**Given request:** Below is a set of records; print all of them exactly as written.
** START **
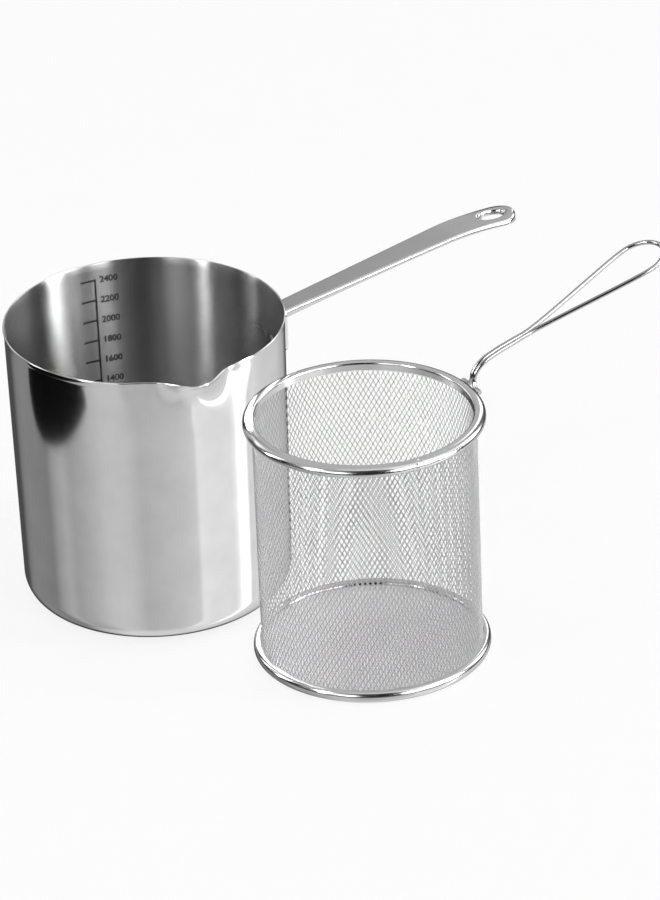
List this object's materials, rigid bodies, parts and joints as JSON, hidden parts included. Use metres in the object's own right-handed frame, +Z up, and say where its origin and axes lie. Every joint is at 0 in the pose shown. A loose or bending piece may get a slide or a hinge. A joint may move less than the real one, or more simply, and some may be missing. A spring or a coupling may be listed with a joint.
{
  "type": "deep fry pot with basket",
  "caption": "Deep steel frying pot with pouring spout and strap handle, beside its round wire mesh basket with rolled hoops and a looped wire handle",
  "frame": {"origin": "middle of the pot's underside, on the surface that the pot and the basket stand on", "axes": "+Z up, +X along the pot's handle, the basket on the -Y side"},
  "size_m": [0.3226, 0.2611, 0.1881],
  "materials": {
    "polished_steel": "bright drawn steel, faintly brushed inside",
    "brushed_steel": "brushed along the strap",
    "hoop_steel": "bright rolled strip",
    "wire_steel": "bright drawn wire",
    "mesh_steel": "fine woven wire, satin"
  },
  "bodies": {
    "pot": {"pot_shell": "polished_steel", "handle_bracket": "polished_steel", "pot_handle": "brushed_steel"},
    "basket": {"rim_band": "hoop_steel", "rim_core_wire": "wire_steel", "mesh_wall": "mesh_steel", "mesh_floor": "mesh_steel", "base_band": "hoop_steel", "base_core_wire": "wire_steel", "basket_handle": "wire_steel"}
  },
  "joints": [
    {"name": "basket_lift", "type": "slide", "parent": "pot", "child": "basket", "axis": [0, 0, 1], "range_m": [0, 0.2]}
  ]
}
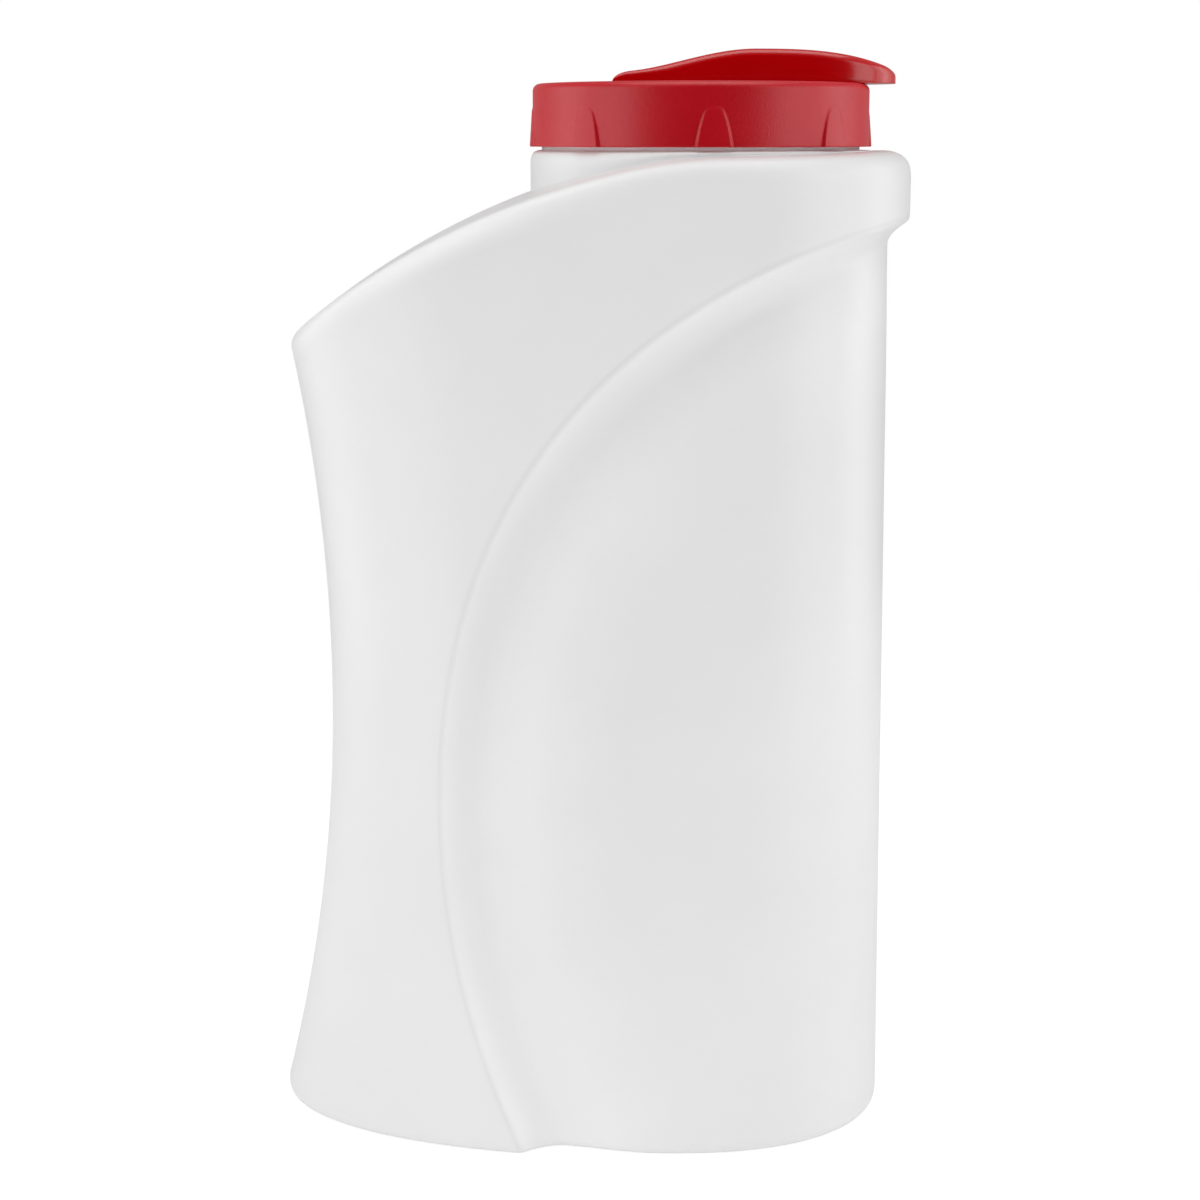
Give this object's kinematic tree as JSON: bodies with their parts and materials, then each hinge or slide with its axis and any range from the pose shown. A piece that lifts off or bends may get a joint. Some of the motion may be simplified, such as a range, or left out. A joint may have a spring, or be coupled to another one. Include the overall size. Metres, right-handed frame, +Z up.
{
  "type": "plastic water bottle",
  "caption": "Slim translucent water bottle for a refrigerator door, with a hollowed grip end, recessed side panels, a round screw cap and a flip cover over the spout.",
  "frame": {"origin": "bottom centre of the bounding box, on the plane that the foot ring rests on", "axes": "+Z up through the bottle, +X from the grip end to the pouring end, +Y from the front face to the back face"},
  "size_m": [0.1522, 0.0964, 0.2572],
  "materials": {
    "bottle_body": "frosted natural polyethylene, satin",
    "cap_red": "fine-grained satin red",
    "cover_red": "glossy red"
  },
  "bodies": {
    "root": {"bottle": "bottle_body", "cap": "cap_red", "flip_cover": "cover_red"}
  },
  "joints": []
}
** END **
**Task result:**
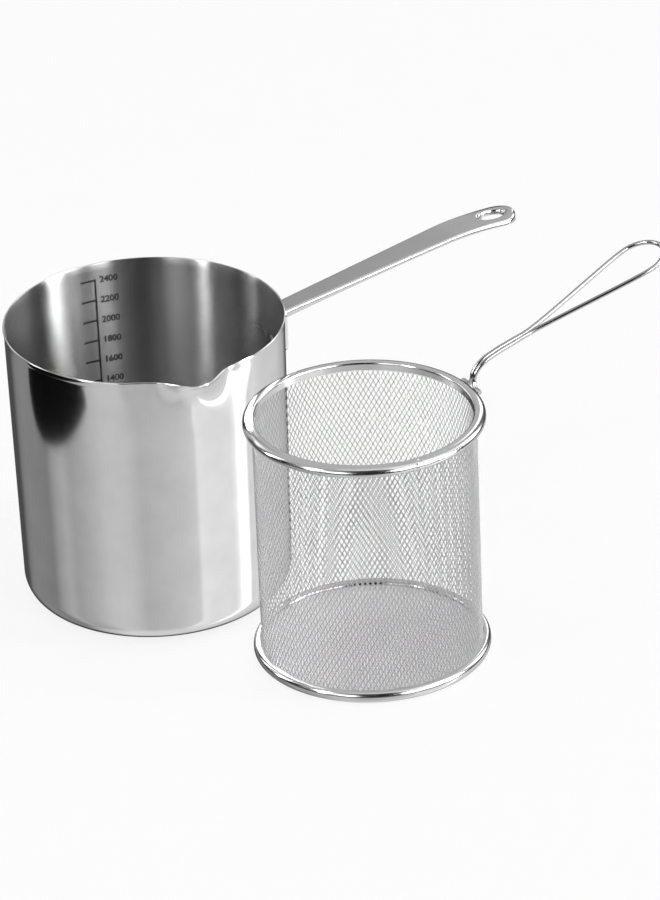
List this object's materials, rigid bodies, parts and joints as JSON, hidden parts included. Use metres in the object's own right-handed frame, +Z up, and say where its origin and axes lie. Every joint is at 0 in the pose shown. A loose or bending piece may get a slide or a hinge. A joint may move less than the real one, or more simply, and some may be missing. A spring or a coupling may be listed with a joint.
{
  "type": "deep fry pot with basket",
  "caption": "Deep steel frying pot with pouring spout and strap handle, beside its round wire mesh basket with rolled hoops and a looped wire handle",
  "frame": {"origin": "middle of the pot's underside, on the surface that the pot and the basket stand on", "axes": "+Z up, +X along the pot's handle, the basket on the -Y side"},
  "size_m": [0.3226, 0.2611, 0.1881],
  "materials": {
    "polished_steel": "bright drawn steel, faintly brushed inside",
    "brushed_steel": "brushed along the strap",
    "hoop_steel": "bright rolled strip",
    "wire_steel": "bright drawn wire",
    "mesh_steel": "fine woven wire, satin"
  },
  "bodies": {
    "pot": {"pot_shell": "polished_steel", "handle_bracket": "polished_steel", "pot_handle": "brushed_steel"},
    "basket": {"rim_band": "hoop_steel", "rim_core_wire": "wire_steel", "mesh_wall": "mesh_steel", "mesh_floor": "mesh_steel", "base_band": "hoop_steel", "base_core_wire": "wire_steel", "basket_handle": "wire_steel"}
  },
  "joints": [
    {"name": "basket_lift", "type": "slide", "parent": "pot", "child": "basket", "axis": [0, 0, 1], "range_m": [0, 0.2]}
  ]
}
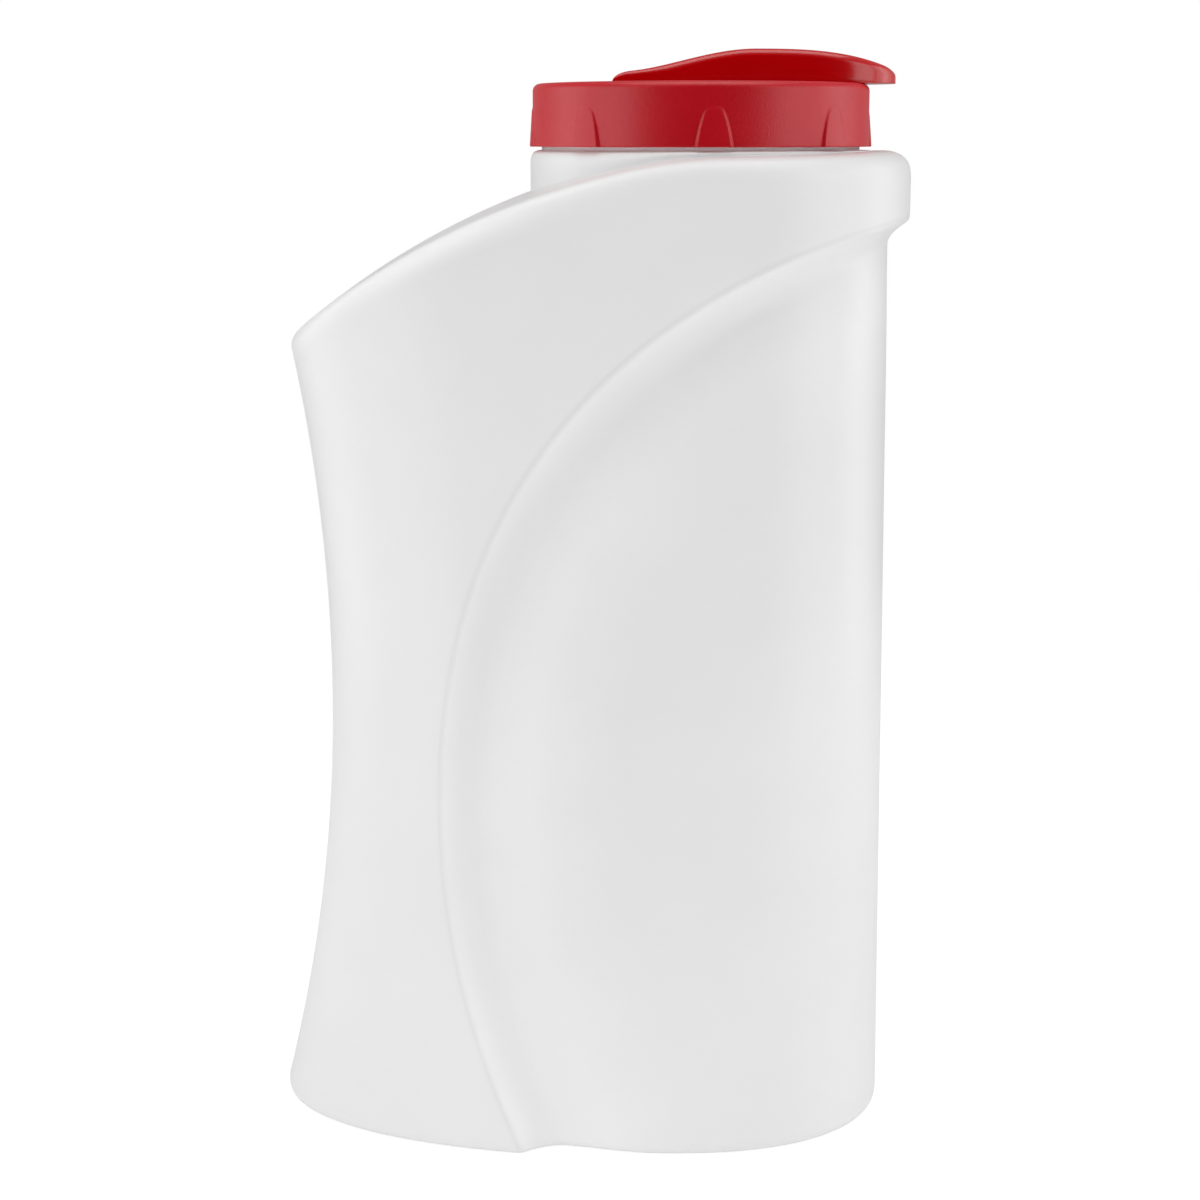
Give this object's kinematic tree as JSON: bodies with their parts and materials, then each hinge or slide with its axis and any range from the pose shown. A piece that lifts off or bends may get a joint. Some of the motion may be simplified, such as a range, or left out. A joint may have a spring, or be coupled to another one. Include the overall size. Metres, right-handed frame, +Z up.
{
  "type": "plastic water bottle",
  "caption": "Slim translucent water bottle for a refrigerator door, with a hollowed grip end, recessed side panels, a round screw cap and a flip cover over the spout.",
  "frame": {"origin": "bottom centre of the bounding box, on the plane that the foot ring rests on", "axes": "+Z up through the bottle, +X from the grip end to the pouring end, +Y from the front face to the back face"},
  "size_m": [0.1522, 0.0964, 0.2572],
  "materials": {
    "bottle_body": "frosted natural polyethylene, satin",
    "cap_red": "fine-grained satin red",
    "cover_red": "glossy red"
  },
  "bodies": {
    "root": {"bottle": "bottle_body", "cap": "cap_red", "flip_cover": "cover_red"}
  },
  "joints": []
}